Your footnote deserves attention because it's where your actual prescription lives: use ranked ballots, find the Condorcet winner if one exists, fall back to eliminating last-place finishers otherwise. Condorcet+IRV sounds reasonable. It appears in the Bayesian regret simulations and performs worse than plain approval voting under realistic mixed-voter conditions. More ballot information doesn't guarantee better outcomes when strategic voters exploit that information asymmetrically. Approval and score voting's robustness to strategy comes precisely from the simplicity of the ballot structure limiting the surface area for gaming.
On Kenneth Arrow: dismissing his appreciation for score and approval voting as geriatric politeness is an ad hominem that is also factually incorrect.

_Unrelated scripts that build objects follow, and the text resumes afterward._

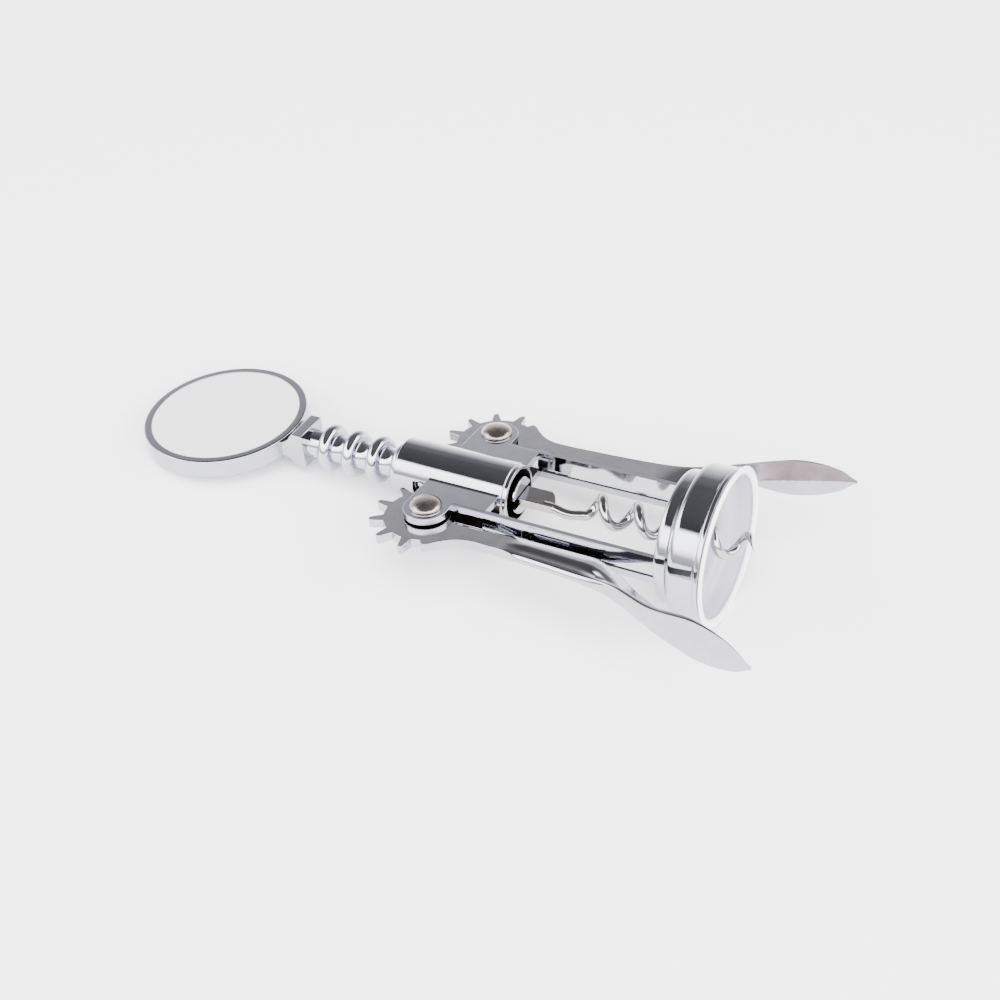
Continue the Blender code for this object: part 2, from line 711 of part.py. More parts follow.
def lever_plate_outline():
    """The flat end of the +Y lever about its pivot: gear, shoulder and the root of the arm."""
    first = first_tooth_angle()
    boss = RIVET_HOLE + 2.9 * MM
    outline = [
        gear_point(math.radians(-85.0), boss),
        gear_point(math.radians(-60.0), boss),
        gear_point(first - 0.9 * TOOTH_ANGLE, 0.5 * (boss + GEAR_ROOT_RADIUS)),
        gear_point(first - 0.5 * TOOTH_ANGLE, GEAR_ROOT_RADIUS),
    ]
    for k in range(TOOTH_COUNT):
        outline += tooth_outline(first + k * TOOTH_ANGLE)
        if k < TOOTH_COUNT - 1:
            outline.append(gear_point(first + (k + 0.5) * TOOTH_ANGLE, GEAR_ROOT_RADIUS))
    last = first + (TOOTH_COUNT - 1) * TOOTH_ANGLE
    outline.append(gear_point(0.5 * (last + SHOULDER_ANGLE), GEAR_ROOT_RADIUS - 0.2 * MM))
    step = math.radians(4.0)
    outline.append(gear_point(SHOULDER_ANGLE - step, SHOULDER_RADIUS - 0.5 * MM))
    outline.append(gear_point(SHOULDER_ANGLE, SHOULDER_RADIUS))
    outline.append(gear_point(SHOULDER_ANGLE + step, SHOULDER_RADIUS - 0.1 * MM))

    # The outer edge sweeps in from the shoulder to the arm, and the inner edge clears the leg
    arm_out = ARM_OUTER_Y - PIVOT_Y
    arm_in = ARM_INNER_Y - PIVOT_Y
    end = EAR_END_X - PIVOT_X + 9.0 * MM
    shoulder = gear_point(SHOULDER_ANGLE + step, SHOULDER_RADIUS)
    sweep_end = end - 7.5 * MM
    for k in range(1, 6):
        t = k / 6.0
        x = shoulder[0] + (sweep_end - shoulder[0]) * t
        y = arm_out + (shoulder[1] - arm_out) * (1.0 - t) ** 2.2
        outline.append((x, y))
    neck_in = NECK_INNER_Y - PIVOT_Y
    outline += [(sweep_end, arm_out), (end, arm_out), (end, arm_in)]
    for x, share in ((end - 3.5 * MM, 0.35), (end - 7.0 * MM, 0.9), (end - 14.5 * MM, 1.0)):
        outline.append((x, arm_in + (neck_in - arm_in) * share))
    return outline


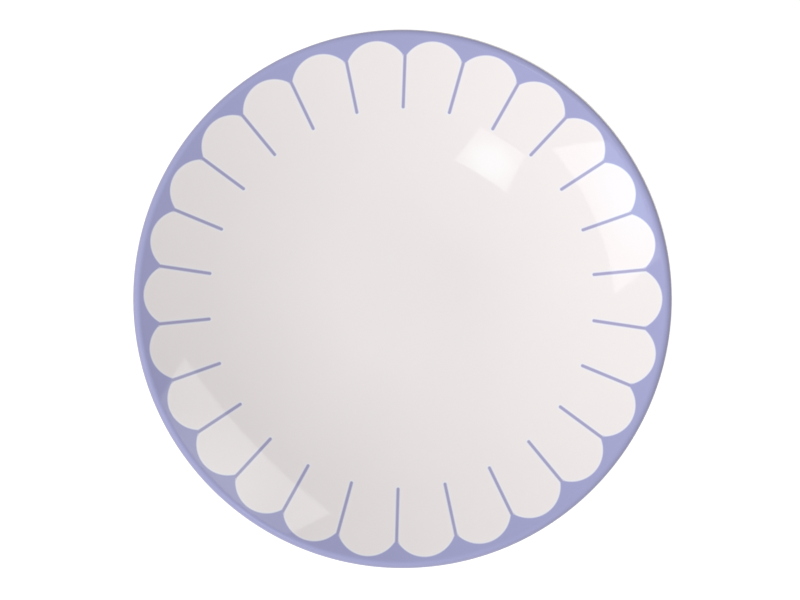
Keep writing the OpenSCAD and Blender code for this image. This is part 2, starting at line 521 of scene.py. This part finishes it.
def face_glaze():
    """White face: rings of points out to the lines' inner ends, the last of them through those ends, and a
    grid for each petal beyond them that starts on the last ring."""
    columns = PETALS * HEAD_COLUMNS
    bottom_r, bottom_at = petal_bottoms()
    ring_r = spread(FLAT_R, bottom_r[:, :-1].ravel(), DISC_ROWS)
    ring_r = np.concatenate([ring_r[:1] / 2, ring_r])
    rings = ring_r[..., None] * towards(bottom_at[:, :-1].ravel())
    petals = petal_plans()
    plan = np.concatenate([np.zeros((1, 2)), rings.reshape(-1, 2), petals[:, 1:].reshape(-1, 2)])
    points, facing = on_face(plan)
    ring_numbers = 1 + round_numbers(len(ring_r), columns)
    middle = np.zeros((1, columns + 1), int)
    disc_faces = grid_faces(np.concatenate([middle, ring_numbers]))
    first_free = 1 + ring_r.size
    petal_shape = (PETALS, petals.shape[1] - 1, HEAD_COLUMNS + 1)
    free_numbers = first_free + np.arange(math.prod(petal_shape)).reshape(petal_shape)
    start_columns = np.arange(PETALS)[:, None] * HEAD_COLUMNS + np.arange(HEAD_COLUMNS + 1)
    start_numbers = ring_numbers[-1][start_columns][:, None]
    petal_numbers = np.concatenate([start_numbers, free_numbers], axis=1)
    petal_faces = [grid_faces(numbers) for numbers in petal_numbers]
    faces = np.concatenate([disc_faces] + petal_faces)
    border = np.minimum(to_heads(plan), to_lines(plan))
    return skin("white_face", points, facing, points - GLAZE_T * facing, faces, border)


def petal_lines():
    """Printed lines: between a line's two edges each row is a straight run of points, and the first row is
    the one point of the rounded end."""
    share = np.linspace(0, 1, LINE_COLUMNS + 1)[None, None, :, None]
    plan = LOWER_EDGES[:, :, None] * (1 - share) + UPPER_EDGES[:, :, None] * share
    rows = plan.shape[1]
    points, facing = on_face(plan.reshape(-1, 2))
    numbers = np.arange(len(points)).reshape(PETALS, rows, LINE_COLUMNS + 1)
    numbers[:, 0] = numbers[:, 0, :1]
    used, faces = in_use(np.concatenate([grid_faces(line) for line in numbers]))
    points = points[used]
    facing = facing[used]
    border = to_lines(points[:, :2])
    return skin("line_print", points, facing, points - GLAZE_T * facing, faces, border)


def band_columns():
    """Inner edge of the band in plan: each head's arc, then straight over the end of the next line."""
    share = np.arange(1, LINE_COLUMNS)[:, None] / LINE_COLUMNS
    line_start = HEAD_ARCS[:, -1:]
    line_end = np.roll(HEAD_ARCS[:, :1], -1, axis=0)
    steps = line_start + share * (line_end - line_start)
    return np.concatenate([HEAD_ARCS, steps], axis=1).reshape(-1, 2)


def to_heads(plan):
    """Distance from points of the plan to the head's arc of the petal between whose lines' directions they
    lie. It counts only for points within ARC_SWEEP of the petal's middle line, seen from the head's
    centre."""
    past_first = np.mod(np.arctan2(plan[:, 1], plan[:, 0]) - LINE_AT[0], 2 * math.pi)
    petal = np.searchsorted(LINE_AT - LINE_AT[0], past_first, side="right") - 1
    out = plan - HEAD_CENTRES[petal]
    along = (out * towards(PETAL_AT[petal])).sum(-1)
    away = np.hypot(out[:, 0], out[:, 1])
    in_sweep = along > away * math.cos(ARC_SWEEP)
    return np.where(in_sweep, np.abs(away - HEAD_R), FAR_OFF)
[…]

Arrow said clearly and on the record that his impossibility theorem applies to ranked-order social welfare functions, and that score-based systems occupy a different mathematical space where his theorem's assumptions don't apply in the same way. He wasn't being gracious. He was being precise—his professional specialty for seventy years. His view can be disputed, but "he was just being nice to a persistent young man" is not how you dispute it.
The conclusion that ranked choice remains the best option is unsupported by the evidence you examined and directly contradicted by the evidence you didn't. The Bayesian regret simulations are decisive on their own. The real-world record adds insult to injury: Burlington repealed IRV, Alaska nearly repealed it, six state ballot measures to expand it all failed in 2024, 19 states have banned it outright, and its flagship elections keep producing the exact pathologies it was supposed to eliminate. Approval voting's record includes Fargo and St. Louis, where voters understood it immediately, used it as intended, and expressed preferences that plurality would have buried. The simulations and the elections point in the same direction. The case isn't close.